Eventually the grandmother told her White son-in-law why the Reservation folks were so on edge about Little People. Only a few years before a Reservation boy of about the same age as his own had disappeared under similar circumstances and been lost for three days, apparently in the natural environment. That seemed the only possibility for where he had been; they had turned the Reservation upside-down looking for him, that’s for sure. Everyone was glad just to have him back when the boy made his reappearance by walking up to someone’s house. There were curiosities, though. For someone lost in the woods, he was pretty clean and well cared for; even his hair had been combed. Other than looking a little bewildered and not remembering much about where he’d been, there was another oddity: He could speak fluent Seneca.
“Miracle tales” about Witch Lights and lost children are not uncommon, either in the old literature or in contemporary gossip; but a couple things here are interesting.

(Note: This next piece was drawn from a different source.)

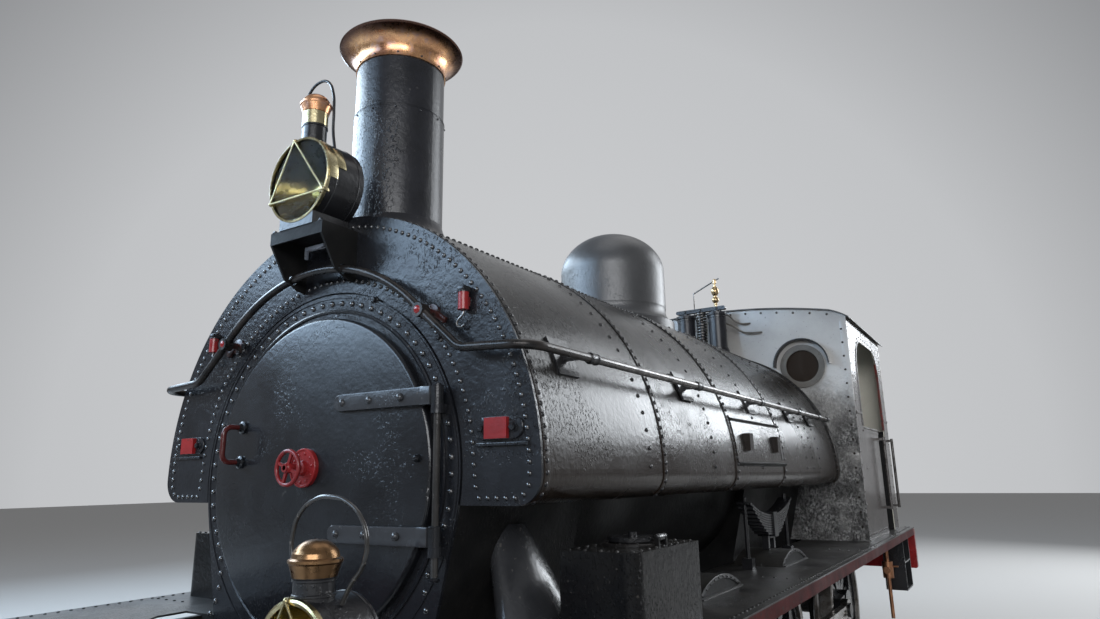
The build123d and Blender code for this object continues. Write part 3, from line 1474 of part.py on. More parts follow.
# Coupling rods: fluted bars with an eye on each crank pin
for side_name, side in sides:
    crank = radians(crank_angles[side_name])
    rod_z = axle_z + crank_throw * sin(crank)
    pin_places = [(axle_y + crank_throw * cos(crank), rod_z) for _, axle_y in axles]
    rod_start = rod_inner_x if side > 0 else -rod_inner_x - rod_thickness
    with BuildPart() as coupling_rod:
        with BuildSketch(along(rod_start)):
            with Locations(*pin_places):
                Circle(rod_eye_radius)
            middle_y = (pin_places[0][0] + pin_places[-1][0]) / 2
            with Locations((middle_y, rod_z)):
                Rectangle(pin_places[-1][0] - pin_places[0][0], rod_depth)
            with Locations(*pin_places):
                Circle(crank_pin_radius + running_fit, mode=Mode.SUBTRACT)
        extrude(amount=rod_thickness)
        flute_face = rod_inner_x + rod_thickness - rod_flute_depth
        flute_start = flute_face if side > 0 else -flute_face - rod_flute_depth
        with BuildSketch(along(flute_start)):
            for first, second in zip(pin_places, pin_places[1:]):
                flute_length = second[0] - first[0] - 2 * rod_eye_radius - 60
                with Locations(((first[0] + second[0]) / 2, rod_z)):
                    SlotOverall(flute_length, rod_flute_height)
        extrude(amount=rod_flute_depth, mode=Mode.SUBTRACT)
    save(coupling_rod, f"coupling_rod_{side_name}")

# Smokebox door: dished plate closed by a flat inner plate, with two hinge straps
rim_y = smokebox_front_y - front_ring - seat
face_y = rim_y - door_rim
crown_y = face_y - door_dish
handle_seat_y = crown_y + 8
with BuildPart() as smokebox_door:
    with BuildSketch(Plane(origin=(0, 0, boiler_z), x_dir=(1, 0, 0), z_dir=(0, 0, 1))):
        with BuildLine():
            corner = 14
            Line((0, crown_y), (0, rim_y))
            Line((0, rim_y), (door_radius, rim_y))
            Line((door_radius, rim_y), (door_radius, face_y + corner))
            ThreePointArc(
                (door_radius, face_y + corner),
                (door_radius - corner * 0.3, face_y + corner * 0.3),
                (door_radius - corner, face_y),
            )
            ThreePointArc(
                (door_radius - corner, face_y),
                ((door_radius - corner) / 2, crown_y + door_dish / 4),
                (boss_radius, crown_y),
            )
            Line((boss_radius, crown_y), (0, crown_y))
        make_face()
    revolve(axis=Axis((0, 0, boiler_z), (0, 1, 0)))
    for strap_z in (lower_strap_z, upper_strap_z):
        with BuildSketch(Plane.XY.offset(strap_z - strap_height / 2)):
            with BuildLine():
                strap_y = crown_y + 6
                Polyline(
                    (strap_end_x, crown_y + 8),
                    (strap_end_x, strap_y - strap_thickness),
                    (420, strap_y - strap_thickness + 4),
                    (hinge_x - 20, hinge_y - strap_eye_radius),
                    (hinge_x, hinge_y - strap_eye_radius),
                    (hinge_x, hinge_y + 8),
                    (hinge_x - 50, hinge_y + 8),
                    (560, face_y + 8),
                    close=True,
                )
            make_face()
            with Locations((hinge_x, hinge_y)):
                Circle(strap_eye_radius)
                Circle(hinge_rod_radius + running_fit, mode=Mode.SUBTRACT)
        extrude(amount=strap_height)
    with BuildSketch(across(face_y + 12)):
        with Locations((handle_x, handle_low_z), (handle_x, handle_high_z)):
            Circle(22)
    extrude(amount=face_y + 12 - handle_seat_y - seat)
save(smokebox_door, "smokebox_door")

# Door fittings: boss and handwheel on their spindle, and the grab handle
boss_front_y = crown_y - seat - boss_thickness
wheel_y = boss_front_y - wheel_offset
with BuildPart() as door_fittings:
    with BuildSketch(across(crown_y - seat)):
        with Locations((0, handwheel_z)):
            Circle(boss_radius)
    extrude(amount=boss_thickness)
    with BuildSketch(across(boss_front_y)):
        with Locations((0, handwheel_z)):
            Circle(16)
    extrude(amount=wheel_offset + 16)
    with Locations((0, wheel_y, handwheel_z)):
        Torus(handwheel_radius - handwheel_rim, handwheel_rim, rotation=(90, 0, 0))
        Box(2 * (handwheel_radius - handwheel_rim), 9, 12, rotation=(0, 20, 0))
        Box(12, 9, 2 * (handwheel_radius - handwheel_rim), rotation=(0, 20, 0))
    with BuildLine() as handle_path:
        FilletPolyline(
            (handle_x, handle_seat_y, handle_low_z),
            (handle_x, handle_seat_y - handle_reach, handle_low_z),
            (handle_x, handle_seat_y - handle_reach, handle_high_z),
            (handle_x, handle_seat_y, handle_high_z),
            radius=34,
        )
    with BuildSketch(Plane(origin=(handle_x, handle_seat_y, handle_low_z), z_dir=(0, -1, 0))):
        Circle(11)
    sweep(path=handle_path.wire())
save(door_fittings, "door_fittings")
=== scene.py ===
import json
from math import copysign, cos, pi, radians, sin, sqrt

import bmesh
import bpy
from mathutils import Matrix, Vector


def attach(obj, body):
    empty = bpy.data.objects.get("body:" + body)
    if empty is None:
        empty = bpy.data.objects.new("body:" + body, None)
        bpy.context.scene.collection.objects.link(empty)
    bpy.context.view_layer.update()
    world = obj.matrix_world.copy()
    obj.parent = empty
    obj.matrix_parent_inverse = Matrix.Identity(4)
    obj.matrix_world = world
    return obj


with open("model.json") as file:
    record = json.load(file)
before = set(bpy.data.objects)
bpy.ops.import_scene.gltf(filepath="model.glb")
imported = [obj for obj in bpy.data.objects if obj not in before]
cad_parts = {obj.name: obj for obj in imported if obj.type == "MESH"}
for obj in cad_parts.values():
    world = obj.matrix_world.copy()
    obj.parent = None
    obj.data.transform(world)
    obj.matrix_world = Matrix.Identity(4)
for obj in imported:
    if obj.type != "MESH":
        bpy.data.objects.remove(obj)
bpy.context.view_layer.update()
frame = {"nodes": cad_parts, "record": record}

nodes = frame["nodes"]
root = "locomotive"
door_body = "front_door"

# Directions: the locomotive's front faces -Y and its left side +X
to_front = (0, -1, 0)
to_rear = (0, 1, 0)
to_top = (0, 0, 1)

# Sizes in metres, from the solid model
boiler_z = 1.695
tank_front_y = -2.702
smokebox_face_y = -2.704
tank_wrap_y = -2.69
tank_rear_y = 1.844
tank_radius = 1.05
tank_lap = 0.006
tank_bottom = 1.58
tank_corner = 0.1
tank_seams = (-1.719, -0.787, 0.178)
seam_pitch = 0.0372
red_block_z = 1.8315
peg_x = 0.742
rail_joint = (0.5792, 2.264)
door_face_y = -2.7403
door_crown_y = -2.7653
handwheel_z = 1.717
handle_x = -0.43
strap_zs = (1.478, 1.955)
hinge_x = 0.645
hinge_y = -2.742
chimney_y = -2.33
upper_stack = (0, -2.825)
lower_stack = (0.838, -3.398)
sandbox_x = 1.094
sandbox_y = -2.165
valve_x = 0.15
valve_y = 1.66
plate_top = 1.123
splasher_x = 1.05
frame_x = 0.735
beam_y = 3.7
buffer_x = 0.97
buffer_z = 0.965
axles = {"leading": -1.16, "driving": 0.19, "trailing": 2.16}
axle_z = 0.58
cab_front_y = 1.844
cab_rear_y = 3.54
cab_half = 1.231
window_x = 0.834
window_z = 2.588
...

Off the top, it’s the first time I’ve ever heard a witness describe these mini-lights. Witch Lights are usually pictured as at least the size of human heads and at about the same altitude. They’re also attributed to witches and wizards. Here the mini-lights seem clearly associated with the Little People. The most marvelous thing, though, is the add-on comment at the end, about the boy returning with the gift of speaking in Seneca, an old language that only handfuls of people speak any more. It’s also a subtle and outrageously complex lingo that one does not learn in a long weekend. Finally, the Seneca language is exclusively used in incantations and magical spells, and in particular certain power-words and phrases from the old forms of it. One senses that there may be a hidden, archaic form of Seneca that contains its most mystical concepts. When a passerby overhears the folkloric “talking animals” as they converse with each other, it’s most always in one of the old Iroquois tongues, typically Seneca in Western New York. The White guy who told me this story had no idea of its relevance.